The age of your car does affect insurance policies. A 20-year-old car is not required by law to be insured any more than a brand-new one is. If your car is not paid off and/or the lender requires it, older cars may still need collision insurance.

If your car is paid off, consider how much value it has. Collision coverage pays for repairs up to the actual cash value of your car at the time of the accident. So the current value is vital in determining how much you can expect from your policy. Most cars lose value as they age and get more miles on them, but if yours stays in good shape, it will still be worth it to insure it.
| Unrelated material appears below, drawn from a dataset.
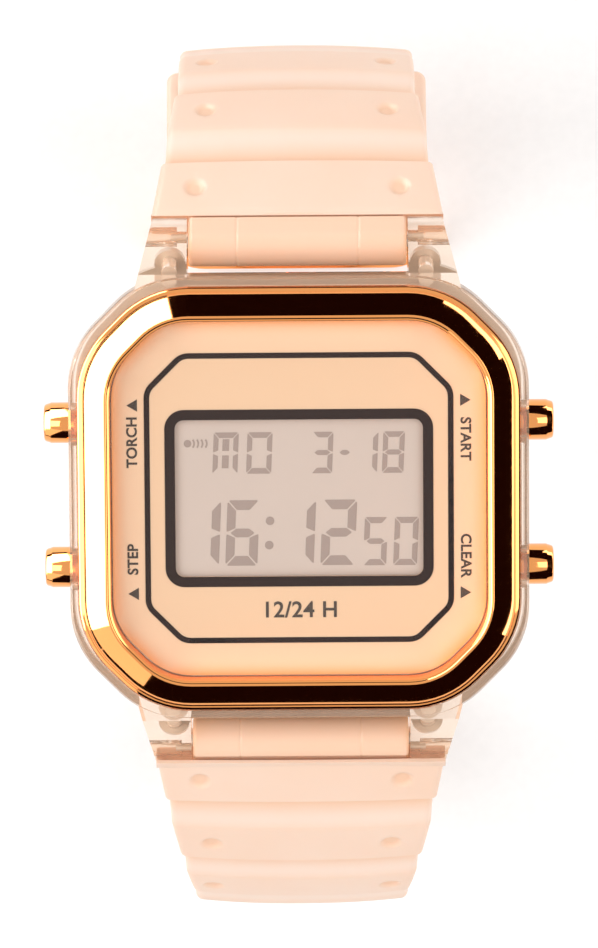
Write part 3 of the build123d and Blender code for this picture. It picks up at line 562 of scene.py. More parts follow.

Are rental car accidents covered?

Damage to your rented vehicle can be covered by collision insurance. However, insurance policies for rented cars have different requirements in different states. Make sure to ask your rental company about how insurance works for your rental.

Does collision insurance cover other drivers?

No, collision coverage only pays for damage to the policyholder’s car caused by an accident that is covered by the insurance. If the other car is damaged in an accident and you are found to be at blame, your liability insurance may pay for the repairs.

Does collision insurance cover hit-and-run accidents?

It depends on what kind of hit-and-run it is. If a driver hits your car while it’s parked, your collision policy may cover damages to your car. However, it would not apply to bodily injuries sustained as a result of a hit-and-run accident.

So, should you buy collision coverage?

Collision coverage is crucial for safeguarding your vehicle against the financial loss that results from physical damage. Accidents happen easily. Someone is always at fault when an accident occurs, and that someone might be you. Make sure you are prepared if that happens.